** START OF RECORDED DATA **

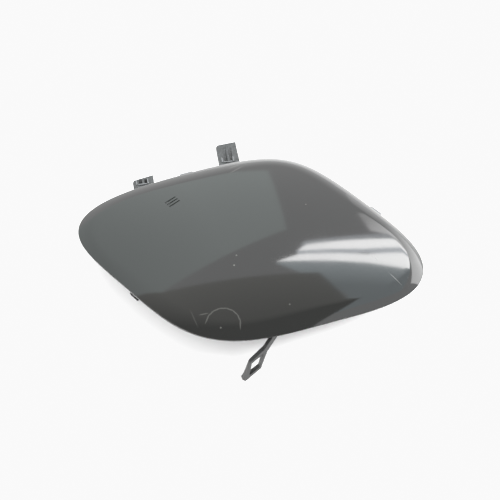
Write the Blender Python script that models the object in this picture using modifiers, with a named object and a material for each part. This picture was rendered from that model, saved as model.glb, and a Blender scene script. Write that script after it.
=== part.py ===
"""Bumper tow hook cover, moulded in one piece of black plastic.

It lies on its back with its gloss face up. +Z points out of the gloss face, +Y is the way its two hook
tongues point, and X runs along its longer side. The origin is under the middle of its box.
"""

import math

import bmesh
import bpy
from mathutils import Matrix, Vector

for leftover in list(bpy.data.objects):
    bpy.data.objects.remove(leftover, do_unlink=True)

# Lengths are in metres and angles in degrees. The crown's highest point is over x = y = 0

# Panel outline: a rounded rhomboid, given by how far it reaches from its middle along two slanted ways
PANEL_MIDDLE = Vector((0.0018, -0.0014))
PANEL_RIGHT = 0.0517
PANEL_LEFT = 0.0496
PANEL_UP = 0.0495
PANEL_DOWN = 0.0418
LONG_SIDE_AZIMUTH = 9.3
SHORT_SIDE_AZIMUTH = 125.4
# How square each corner is: 2 is the corner of an ellipse
SQUARE_TOP = 6.05
SQUARE_LEFT = 3.32
SQUARE_BOTTOM = 3.73
SQUARE_RIGHT = 2.71

# Gloss skin: a shallow crown with an edge that rolls down, most of all towards the right
CROWN_HEIGHT = 0.022
CROWN_RADIUS_LONG = 0.300
CROWN_RADIUS_SHORT = 0.200
SKIN_WALL = 0.0025
ROLL_WIDTH = 0.007
ROLL_LEAST = 0.0004
ROLL_MOST = 0.0024
ROLL_AZIMUTH = 10.0
EDGE_ROUND = 0.0008
SHARP_ANGLE = 40.0

# What the cover clips onto
BUMPER_WALL = 0.003
FIT_CLEARANCE = 0.0002

# Back flange, which fills the opening in the bumper
FLANGE_INSET = 0.0054
FLANGE_WALL = 0.0016
FLANGE_DEPTH = 0.0068

# Ribs under the skin: long ones at these shares of the short reach, cross ones at shares of the long reach
RIB_WALL = 0.0012
RIB_DEPTH = 0.0032
LONG_RIB_SHARES = (-0.30, 0.30)
CROSS_RIB_SHARES = (-0.45, 0.0, 0.45)

# Hook tongues: middle in plan, reach of the tip past the panel's edge, and the slant of the tip
HOOK_WIDTH = 0.0085
HOOK_THICKNESS = 0.0023
HOOK_CORNER = 0.0016
LEFT_HOOK_X = -0.0353
LEFT_HOOK_REACH = 0.009071
LEFT_HOOK_SLANT = 12.0
RIGHT_HOOK_X = 0.0001
RIGHT_HOOK_REACH = 0.015789
RIGHT_HOOK_SLANT = 5.0
# Two grooves in a tongue's upper face, on both sides of its middle rib, that run out short of its tip
GROOVE_DEPTH = 0.0011
GROOVE_WIDTH = 0.0013
GROOVE_RIB = 0.0009
GROOVE_TIP = 0.0009
# Low crush ribs on a tongue, which take up the play of the bumper's wall: two along it and one across
CRUSH_HEIGHT = 0.0004
CRUSH_WIDTH = 0.0005
CRUSH_LENGTH = 0.0025
CRUSH_GAP = 0.0056
CRUSH_OFFSETS = (-0.0027, 0.0018)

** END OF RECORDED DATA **

Write the data from above out again, exactly.

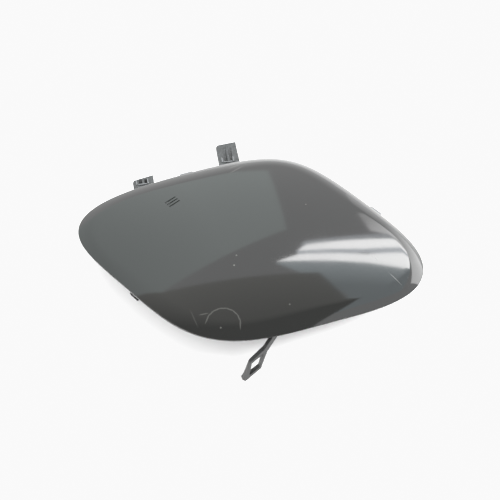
Write the Blender Python script that models the object in this picture using modifiers, with a named object and a material for each part. This picture was rendered from that model, saved as model.glb, and a Blender scene script. Write that script after it.
=== part.py ===
"""Bumper tow hook cover, moulded in one piece of black plastic.

It lies on its back with its gloss face up. +Z points out of the gloss face, +Y is the way its two hook
tongues point, and X runs along its longer side. The origin is under the middle of its box.
"""

import math

import bmesh
import bpy
from mathutils import Matrix, Vector

for leftover in list(bpy.data.objects):
    bpy.data.objects.remove(leftover, do_unlink=True)

# Lengths are in metres and angles in degrees. The crown's highest point is over x = y = 0

# Panel outline: a rounded rhomboid, given by how far it reaches from its middle along two slanted ways
PANEL_MIDDLE = Vector((0.0018, -0.0014))
PANEL_RIGHT = 0.0517
PANEL_LEFT = 0.0496
PANEL_UP = 0.0495
PANEL_DOWN = 0.0418
LONG_SIDE_AZIMUTH = 9.3
SHORT_SIDE_AZIMUTH = 125.4
# How square each corner is: 2 is the corner of an ellipse
SQUARE_TOP = 6.05
SQUARE_LEFT = 3.32
SQUARE_BOTTOM = 3.73
SQUARE_RIGHT = 2.71

# Gloss skin: a shallow crown with an edge that rolls down, most of all towards the right
CROWN_HEIGHT = 0.022
CROWN_RADIUS_LONG = 0.300
CROWN_RADIUS_SHORT = 0.200
SKIN_WALL = 0.0025
ROLL_WIDTH = 0.007
ROLL_LEAST = 0.0004
ROLL_MOST = 0.0024
ROLL_AZIMUTH = 10.0
EDGE_ROUND = 0.0008
SHARP_ANGLE = 40.0

# What the cover clips onto
BUMPER_WALL = 0.003
FIT_CLEARANCE = 0.0002

# Back flange, which fills the opening in the bumper
FLANGE_INSET = 0.0054
FLANGE_WALL = 0.0016
FLANGE_DEPTH = 0.0068

# Ribs under the skin: long ones at these shares of the short reach, cross ones at shares of the long reach
RIB_WALL = 0.0012
RIB_DEPTH = 0.0032
LONG_RIB_SHARES = (-0.30, 0.30)
CROSS_RIB_SHARES = (-0.45, 0.0, 0.45)

# Hook tongues: middle in plan, reach of the tip past the panel's edge, and the slant of the tip
HOOK_WIDTH = 0.0085
HOOK_THICKNESS = 0.0023
HOOK_CORNER = 0.0016
LEFT_HOOK_X = -0.0353
LEFT_HOOK_REACH = 0.009071
LEFT_HOOK_SLANT = 12.0
RIGHT_HOOK_X = 0.0001
RIGHT_HOOK_REACH = 0.015789
RIGHT_HOOK_SLANT = 5.0
# Two grooves in a tongue's upper face, on both sides of its middle rib, that run out short of its tip
GROOVE_DEPTH = 0.0011
GROOVE_WIDTH = 0.0013
GROOVE_RIB = 0.0009
GROOVE_TIP = 0.0009
# Low crush ribs on a tongue, which take up the play of the bumper's wall: two along it and one across
CRUSH_HEIGHT = 0.0004
CRUSH_WIDTH = 0.0005
CRUSH_LENGTH = 0.0025
CRUSH_GAP = 0.0056
CRUSH_OFFSETS = (-0.0027, 0.0018)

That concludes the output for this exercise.